Exercise objective:
Collect all lines from the listing that include the string "type".

Object data in JSON

____

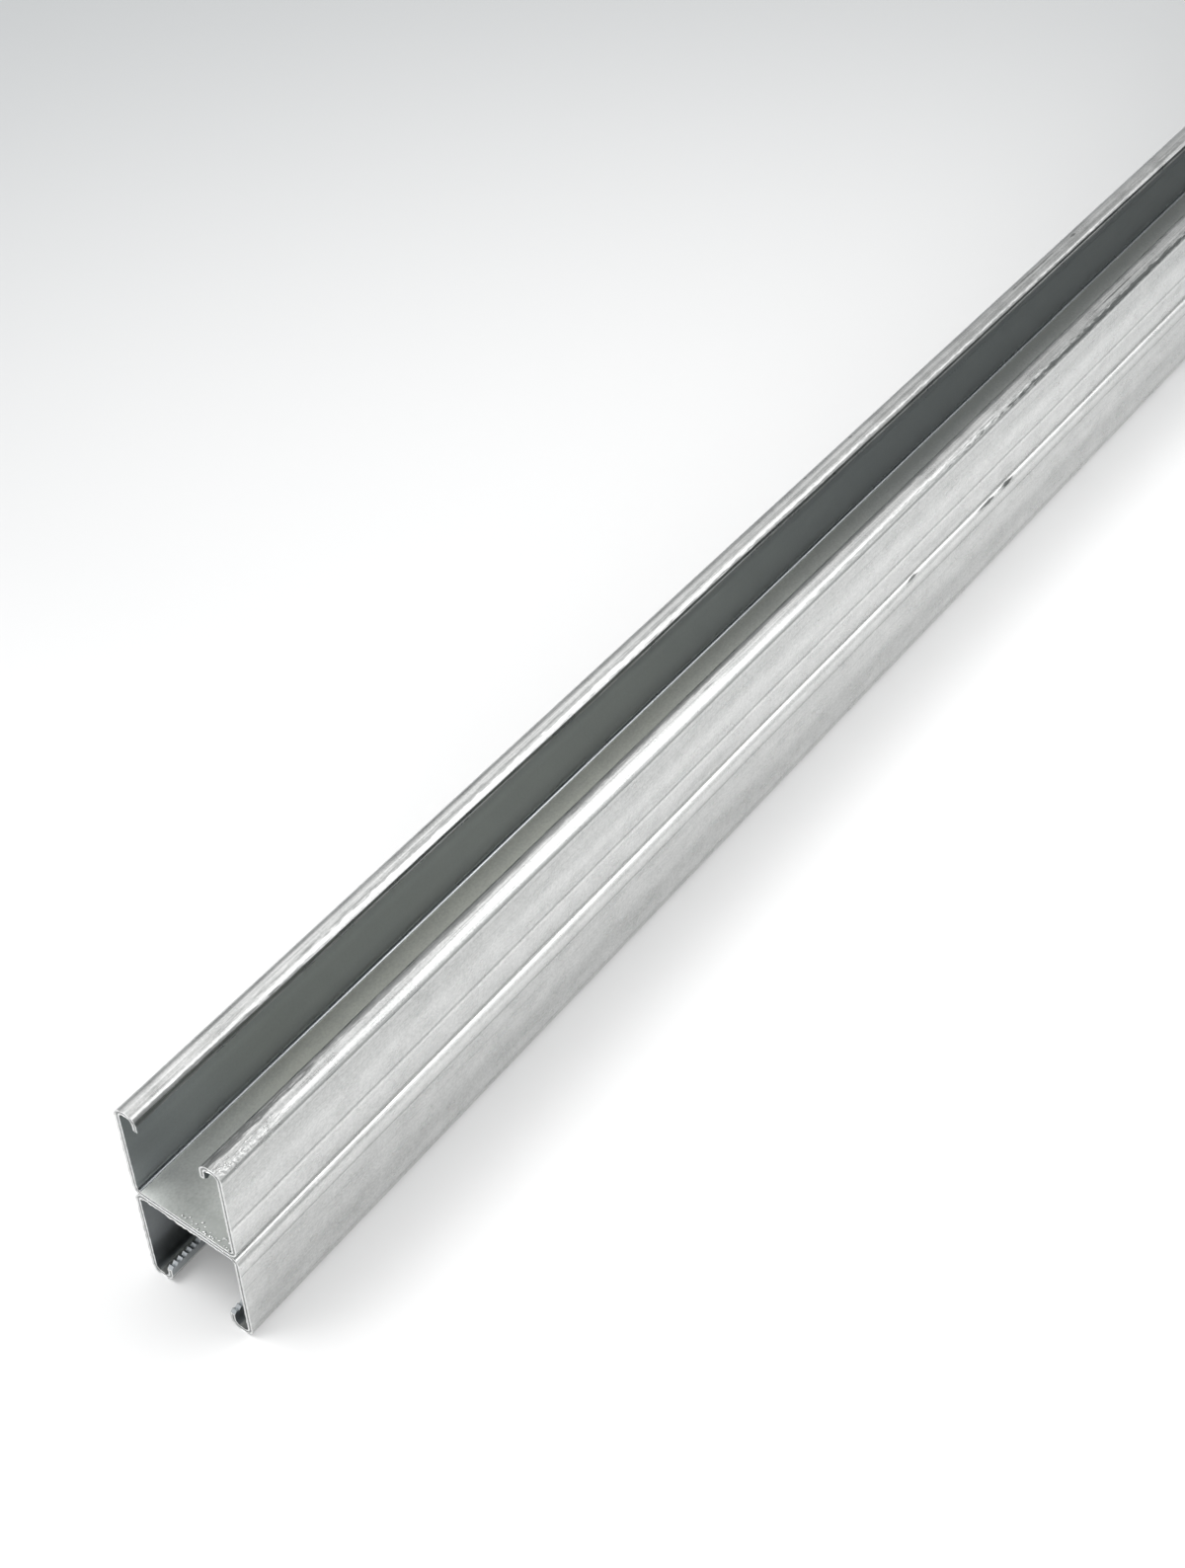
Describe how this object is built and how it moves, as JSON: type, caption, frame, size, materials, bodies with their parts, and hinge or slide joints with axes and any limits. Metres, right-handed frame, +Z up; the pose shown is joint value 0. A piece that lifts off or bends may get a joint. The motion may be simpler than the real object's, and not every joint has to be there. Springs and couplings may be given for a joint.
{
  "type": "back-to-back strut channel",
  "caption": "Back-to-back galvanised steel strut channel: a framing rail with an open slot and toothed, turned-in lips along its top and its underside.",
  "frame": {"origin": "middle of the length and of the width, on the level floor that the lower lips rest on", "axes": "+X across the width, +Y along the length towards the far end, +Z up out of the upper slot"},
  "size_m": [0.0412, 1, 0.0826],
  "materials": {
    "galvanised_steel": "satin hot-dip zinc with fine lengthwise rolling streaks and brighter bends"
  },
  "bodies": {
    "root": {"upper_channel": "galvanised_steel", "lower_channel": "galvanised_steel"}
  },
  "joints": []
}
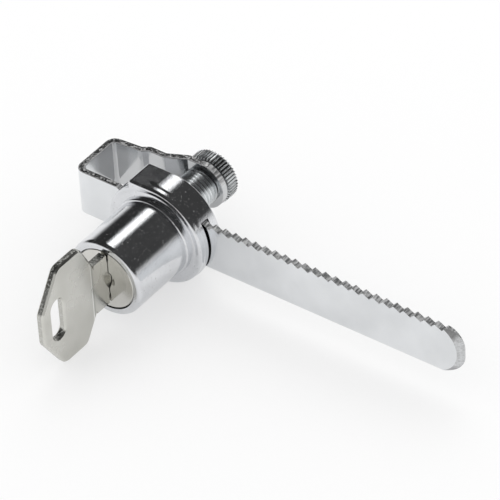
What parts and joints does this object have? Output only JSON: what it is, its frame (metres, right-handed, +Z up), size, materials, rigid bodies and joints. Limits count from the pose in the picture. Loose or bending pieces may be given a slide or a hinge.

____

Exercise response:
Describe how this object is built and how it moves, as JSON: type, caption, frame, size, materials, bodies with their parts, and hinge or slide joints with axes and any limits. Metres, right-handed frame, +Z up; the pose shown is joint value 0. A piece that lifts off or bends may get a joint. The motion may be simpler than the real object's, and not every joint has to be there. Springs and couplings may be given for a joint.
  "type": "back-to-back strut channel",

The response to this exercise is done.